Then, came the quality and consistency shown playing for his country’s national team in Copa America 2015 that made people sigh “wow if we could have that playmaker at least 75% of the games, Palmeiras’ performance would be transformed”. All to be frustrated by his refusal of the attempts made by Palmeiras to renew his contract on a variable remuneration basis.

Due to all these practically never ending hiccups, to many Palmeiras’ supporters he was definitely a curse. A bad professional who was using the club as launching pad or something in that line. To many others though, he was a blessing: “mago Valdivia” (Valdivia, the magician) whose misdemeanors should be minimized in the name of a seemingly unjustifiable hope that, at any time, he could pull off tricks on the pitch that would give the team a win.

Without fueling the controversy again since he’s gone and, reliable sources guarantee, has ZERO chances of returning, let’s compare his case with that of his successor in bearing jersey number 10, Cleiton Xavier.

Cleiton’s current contract with Palmeiras started in January 2015 and it constitutes his second stint with the club, having worn our jersey between January 2009 and mid 2010 before leaving for Ukraine’s Metallist.

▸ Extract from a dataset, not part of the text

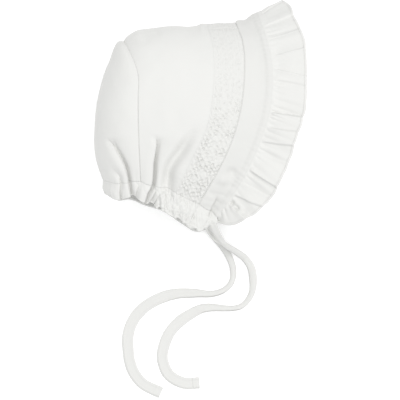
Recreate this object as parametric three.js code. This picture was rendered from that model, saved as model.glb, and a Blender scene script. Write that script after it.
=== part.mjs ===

In his first contract he had not won any title and probably his most remarkable achievement was the qualifying goal scored against Chile’s Colo Colo in an away game – the last of the group phase – that took Palmeiras to the last 16 of Copa Libertadores in 2009.

The goal is still revered by 10 out of 10 Palmeiras’ supporter not only given its meaning, but the making of the goal itself: a 35 meter-long shot that ended up in the left upper corner of the goal, right where post and bar meet each other – in Brazilian “footballese” that spot is called the owl’s nest”. Absolutely spectacular. And Cleiton’s reaction, his running, shouting etc. in celebration is still seen as an example of a player’s expression of feelings for a club.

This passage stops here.